--- start of Source excerpt ---

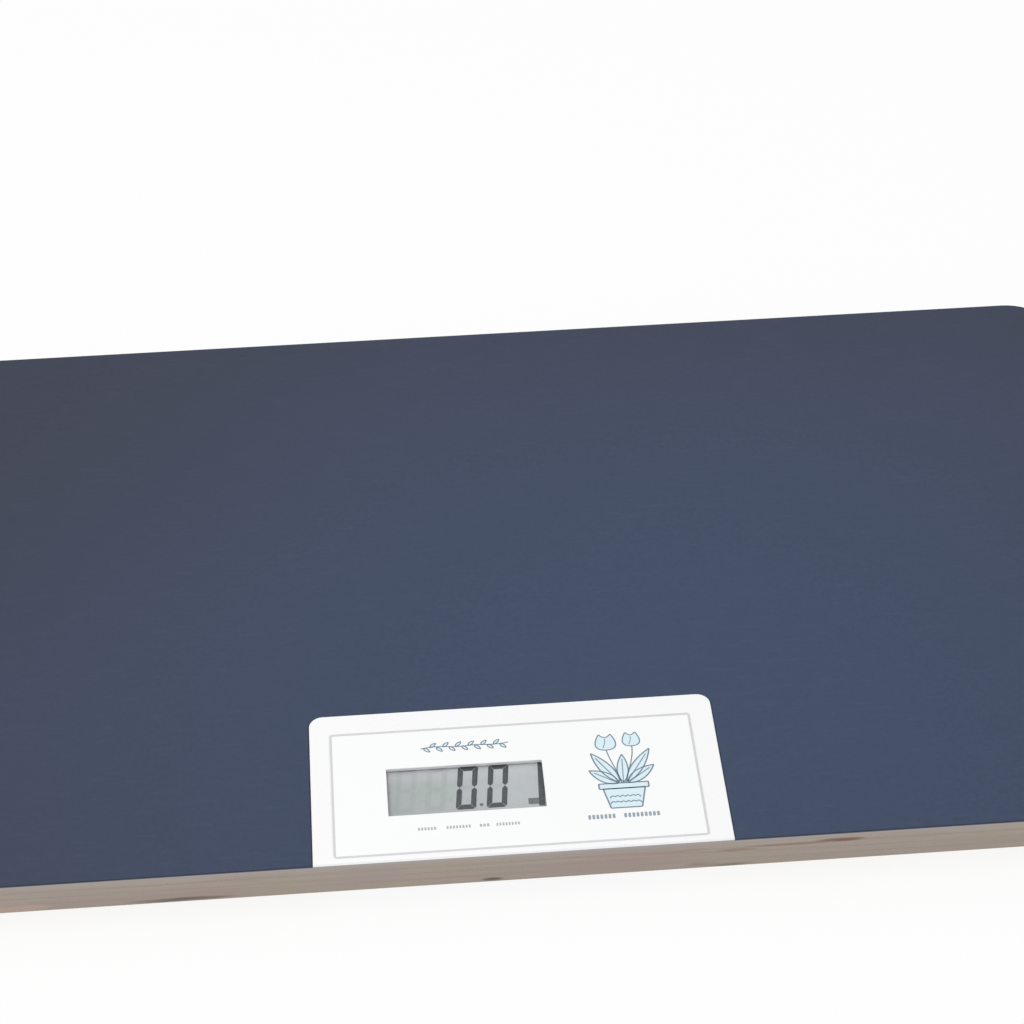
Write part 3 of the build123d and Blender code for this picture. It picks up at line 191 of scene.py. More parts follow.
class Nodes:
    """A node tree that is put together step by step."""

    def __init__(self, tree):
        self.tree = tree

    def feed(self, socket, value):
        """Gives a socket a fixed value or another node's output."""
        if isinstance(value, bpy.types.NodeSocket):
            self.tree.links.new(value, socket)
        else:
            socket.default_value = value

    def put(self, kind, inputs=None, output=0, **settings):
        """Adds a node with its settings and inputs, and gives one of its outputs if it has any."""
        made = self.tree.nodes.new("ShaderNode" + kind)
        for name, value in settings.items():
            setattr(made, name, value)
        for name, value in (inputs or {}).items():
            self.feed(made.inputs[name], value)
        return made.outputs[output] if made.outputs else None

    def sum(self, operation, first, second=0.0):
        """One arithmetic step."""
        return self.put("Math", {0: first, 1: second}, operation=operation)

    def times(self, first, second):
        """The product of two values."""
        return self.sum("MULTIPLY", first, second)

    def gap(self, first, second):
        """How far two values are apart."""
        return self.sum("ABSOLUTE", self.sum("SUBTRACT", first, second))

    def ramp(self, value, start, end, low=0.0, high=1.0, course="SMOOTHSTEP"):
        """Takes a value from start..end to low..high and no further; start may be above end."""
        limits = {"From Min": start, "From Max": end, "To Min": low, "To Max": high}
        return self.put("MapRange", {"Value": value, **limits}, "Result", interpolation_type=course)

    def mixed(self, share, first, second):
        """Two shaders mixed, with the given share of the second."""
        return self.put("MixShader", {0: share, 1: first, 2: second})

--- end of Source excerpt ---

**Given exercise:** Return nothing but the lines from the first line of the listing through the line with "socket.default_value = value", please, keeping every one of them unchanged.

**Task output:**
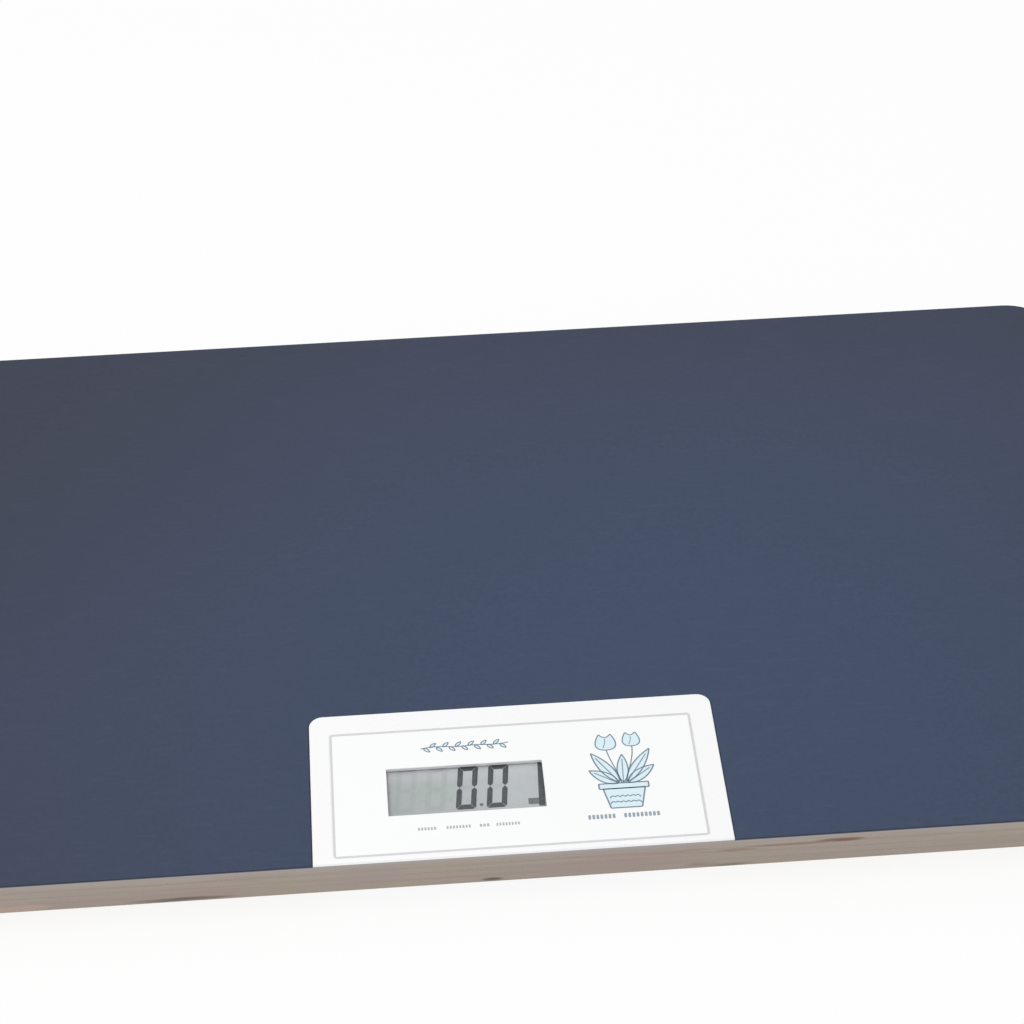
Write part 3 of the build123d and Blender code for this picture. It picks up at line 191 of scene.py. More parts follow.
class Nodes:
    """A node tree that is put together step by step."""

    def __init__(self, tree):
        self.tree = tree

    def feed(self, socket, value):
        """Gives a socket a fixed value or another node's output."""
        if isinstance(value, bpy.types.NodeSocket):
            self.tree.links.new(value, socket)
        else:
            socket.default_value = value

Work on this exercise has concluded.